One of the objectives for all of the sometimes 100-year-old homes they’ve renovated is to preserve and re-purpose elements of the original construction. Sometimes those are the things that turn out to be the most interesting details of the finished design. “We take what the house gives up, whether it be actual materials or evidence of its past and what it wants to become,” Stup says.

Gajewski agrees. “First off, I do not like waste … in any form. To reuse materials just makes sense for the planet. For instance, old wood has great character that isn’t possible to find with new. Using what the house gives you maintains its character, which is something all three of us believe is important to our work.”

Gajewski brought in craftsmen he’s worked with previously. “I have been buying and renovating homes for about 20 years. Most of the craftspeople we work with I have worked with for many years. They are very talented, open to create solutions, and are hard working. We are very grateful to have an amazing crew that all work together towards the same objective.”

Among the firm’s newest acquisitions is a home at 422 Carroll Parkway, which they bought just a few months ago. The project needed extensive clearing out and cleaning up before Stup could even see what there was to work with.

Then rooms needed to be reconfigured, and that can be a challenge in older homes where spaces are cut up, bathrooms and kitchens are small, and hallways are narrow. Modern living demands more space—or at least the appearance of more space. So, that was the first order of business. Opening up the kitchen and dining rooms on the main floor was obvious, then reconfiguring closets and the upstairs hallway allowed for more spacious bathrooms and easy flow of the space.

Next came the repurposing. Old storage shelves in the basement were good heavy wood, so Gajewski re-milled them to create the replacement molding around the front door. Handsome walnut boards found in the garage became a backsplash for the wet bar on the main floor and a large shelf area in the primary bedroom. “I bought old exterior, louvered shutters from Nova Scotia, which I used in a cabinet design and doors for the kitchen sink cabinet,” Stup adds.

Then the details could be added—like decorative tile around the fireplace and the standing seam roof on the front porch—to complement the major renovations throughout the house.

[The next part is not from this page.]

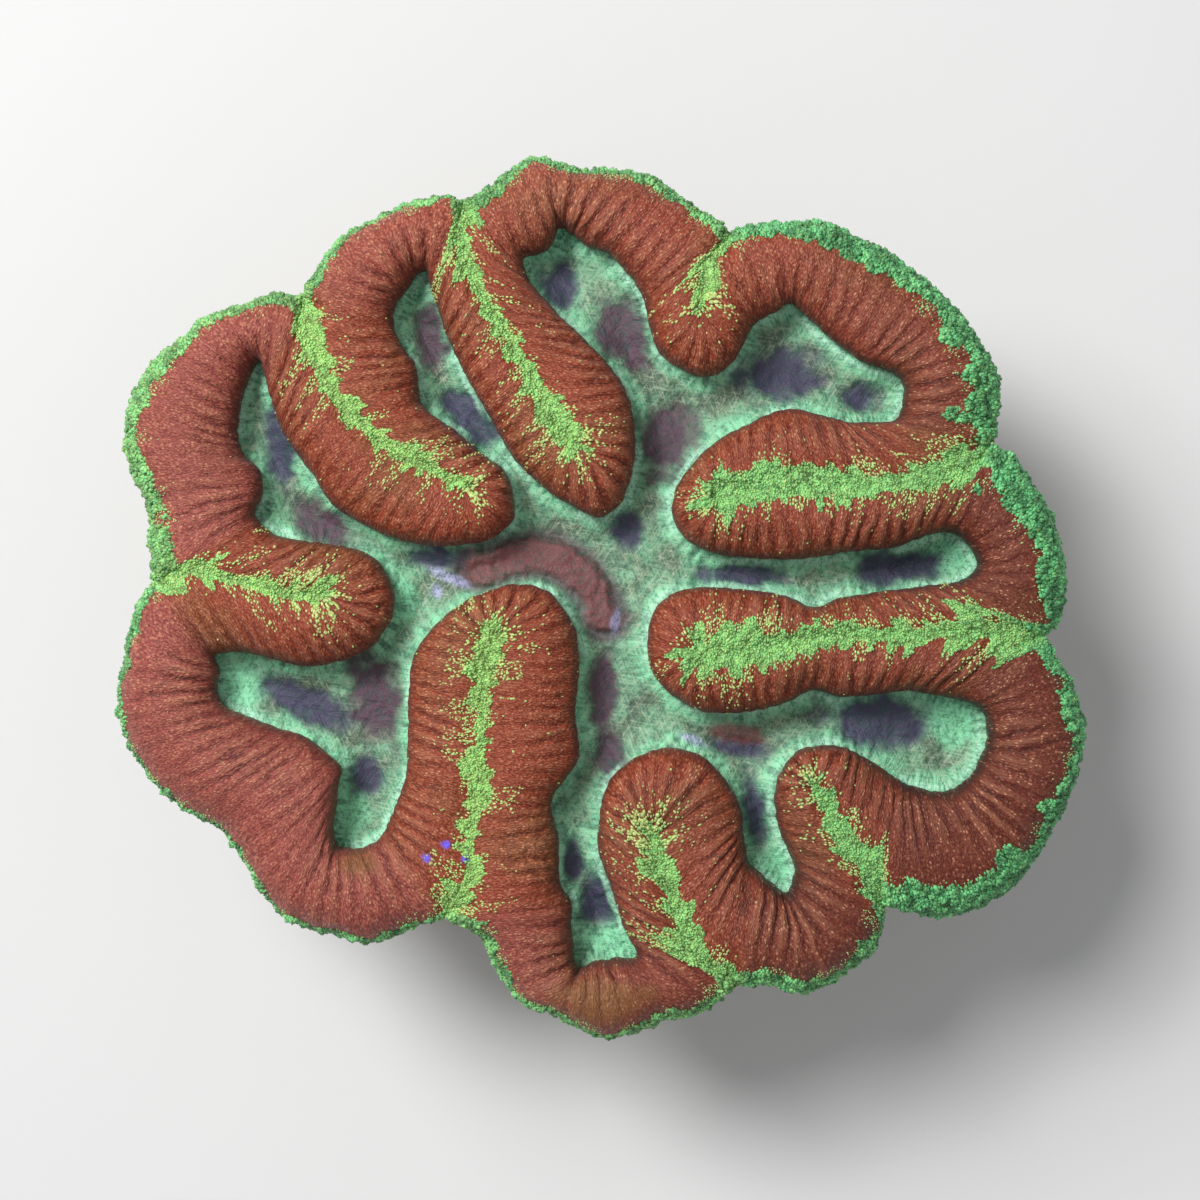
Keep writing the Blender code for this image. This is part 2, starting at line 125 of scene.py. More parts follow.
# A lobe's "rim" and the flesh's "edge" across from it go point by point. "green" is the
# width of its green rim at its start, middle and end.
LOBES = [
    {"rim": [(-69.5, 8), (-70.5, 14.5), (-73, 20), (-74, 26), (-73, 31), (-70.5, 36), (-66.5, 40),
             (-61.5, 43.5), (-56, 45.5), (-50.5, 47)],
     "edge": [(-53.5, 14), (-52.5, 16.5), (-53, 20), (-55.5, 22.5), (-56.5, 26), (-56, 30),
              (-55, 33.5), (-54, 36), (-53, 37), (-52.5, 35.5)], "green": (3.6, 2.9, 1.6),
     "lime": 0.42},
    {"rim": [(-44, 51), (-41.5, 55), (-37.5, 58), (-32, 60.5), (-26.5, 62)],
     "edge": [(-31.5, 46), (-30.5, 47.5), (-29.5, 49), (-28.5, 50.5), (-27, 51)],
     "green": (1.4, 0.4, 1.4), "lime": 0.35},
    {"rim": [(-18, 63.5), (-15, 65.5), (-11.5, 68), (-6.5, 68), (-1, 67), (4.5, 67), (8.5, 65),
             (12.5, 62.5), (16, 59.5)],
     "edge": [(-11.5, 53), (-9.5, 53.5), (-7.5, 55), (-6.5, 58), (-4.5, 57), (-2, 55), (1, 54),
              (3.5, 51.5), (5.5, 49)], "green": (1.6, 0.9, 1.8), "lime": 0.28},
    {"rim": [(23, 57.5), (28.5, 58.5), (35.5, 58.5), (40.5, 56), (46, 53.5), (50.5, 50), (54.5, 46),
             (58, 42), (60.5, 37.5), (61.5, 32), (61, 27.5)],
     "edge": [(27.5, 45), (29.5, 46), (31.5, 44.5), (34, 42), (37, 39.5), (40.5, 37), (43, 36),
              (45.5, 35), (47, 33.5), (47, 30.5), (46, 28)], "green": (1.8, 4.2, 6.0), "lime": 0.08},
    {"rim": [(64.5, 21.5), (67.5, 17.5), (70.5, 13), (72, 8), (72.5, 2), (71.5, -2.5)],
     "edge": [(55.5, 10), (57, 8.5), (58, 7), (58.5, 5.5), (57.5, 4), (56, 3)],
     "green": (6.5, 6.2, 5.0), "lime": 0.0},
    {"rim": [(71, -9), (73.5, -13.5), (75, -18.5), (75, -24), (74, -29.5), (71.5, -34.5), (68.5, -39),
             (64.5, -44.5), (59.5, -47.5), (53.5, -49), (48.5, -48)],
     "edge": [(57, -16), (59, -17), (60, -19.5), (60, -22.5), (59, -24.5), (58, -26.5), (56, -28.5),
              (54, -29.5), (51.5, -29.5), (49.5, -29), (47.5, -28.5)], "green": (2.2, 3.6, 5.0),
     "lime": 0.03},
    {"rim": [(43.5, -51.5), (40, -56.5), (32.5, -60.5), (26.5, -59.5)],
     "edge": [(30, -43), (29.5, -45), (28.5, -45.5), (26.5, -44)], "green": (2.6, 1.8, 2.2),
     "lime": 0.18},
    {"rim": [(18, -62), (14, -64.5), (9, -65.5), (5, -67), (0.5, -68), (-4, -65.5), (-8.5, -63.5),
             (-13.5, -61), (-16, -56), (-18, -52)],
     "edge": [(5.5, -54.5), (5, -55.5), (2.5, -55.5), (1, -56), (-0.5, -56), (-2.5, -57),
              (-3.5, -57.5), (-4, -55.5), (-4, -53), (-4.5, -50)], "green": (1.6, 0.9, 1.2),
     "lime": 0.33},
    {"rim": [(-27.5, -49.5), (-31.5, -51.5), (-36, -53), (-41, -52), (-45.5, -51), (-50, -48.5),
             (-53, -45), (-55.5, -40.5), (-59, -35.5), (-63.5, -33), (-68.5, -29), (-72, -24.5),
             (-75, -19), (-75, -14), (-74.5, -9.5), (-72, -2)],
     "edge": [(-35, -37.5), (-37.5, -38.5), (-39, -38.5), (-41, -38), (-41.5, -35), (-41, -32),
              (-40.5, -28.5), (-40, -26), (-42.5, -23.5), (-46, -21), (-50.5, -19.5), (-54.5, -18),
              (-58, -16.5), (-59.5, -14), (-59, -11), (-59.5, -9.5)], "green": (1.0, 0.3, 1.2),
     "lime": 0.23},
]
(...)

A home at 707 Rosemont Ave. presented Stup with an exciting opportunity: a whole-house renovation. “The minute Bob and I walked in the house, we knew it was meant for us,” Stup says. It also included some very satisfying reclamation details.

“We had extra doors, so Bob and I came up with a design to use them on the kitchen island,” says Stup. “Bob made our vision a reality and it is a one-of-a-kind piece of art. Flooring in the attic was taken up in spots where it wasn’t needed and used to patch areas on the other two floors. And the original huge kitchen corner cupboard got repainted and found a new corner to call home.”

The current homeowners, Donna Harshman and Tom Martin, are obviously thrilled with the results, especially the kitchen. “It is a generous space with clean lines. In it we feel the marriage of heritage character and modern convenience of a farm sink, quality appliances and the aircraft-carrier sized white quartz island built with lumber salvaged from doors of the house,” says Tom Martin.

One of Gajewski’s goals is to save or repurpose elements whenever possible.“I think it brings some uniqueness and I just don’t like to see things wasted. We are not the type of company that just comes in and guts an entire house and then rebuilds with all new materials,” he says.

Found treasures they’ve refurbished and repurposed include original ornamental door hinges, a half-glass back door for a laundry room, original interior bay window shutters that were cleaned and re-installed, and an old brass hanging light fixture cleaned and re-wired for a bathroom. And bricks are often repurposed to build patios.

 Trying to save the integrity of the home by utilizing as many of the existing elements of a home as possible can be a challenge. Sometimes this can make installing new electrical, plumbing and HVAC systems more complicated, but the end result is much more desirable. The object is to be sure that any necessary changes or additions blend seamlessly with the character of the house.

“Houses have stories to tell of their pasts,” Stup says. Bringing some of them back to their former glory is one of the things that gets her creative juices flowing and her energy level raised to meet the needs of the day. “We listen and honor those stories as well as create new ones for future families to enjoy,” she adds. “Finding creative solutions that please my aesthetic is what it’s all about for me.”

Any detailed and extensive project presents challenges. One of the biggest for Stup is estimating time and cost. “Everything else pales in comparison,” she says. Then there are also limitations when working with repurposed materials.

Each team member agrees that the reuse design has to be tailored to the quantity of the material available, it’s often not easy to match or replicate. These kinds of projects can also take longer to complete than those made from new material.

For Stup, “working within existing parameters is far more rewarding to me than creating something brand-new from scratch. The creative process is enhanced when it’s encumbered with issues or problems in need of solutions. To know that I was part of bringing a house back to life for the next family to call home is the best feeling.”

Gajewski believes the greatest satisfaction for him “is when a project is completed and everything has been updated and repaired but looks and feels completely natural. I like it when we’re forced to get creative and look outside the box for solutions. In the end the house looks and functions the best it ever has.”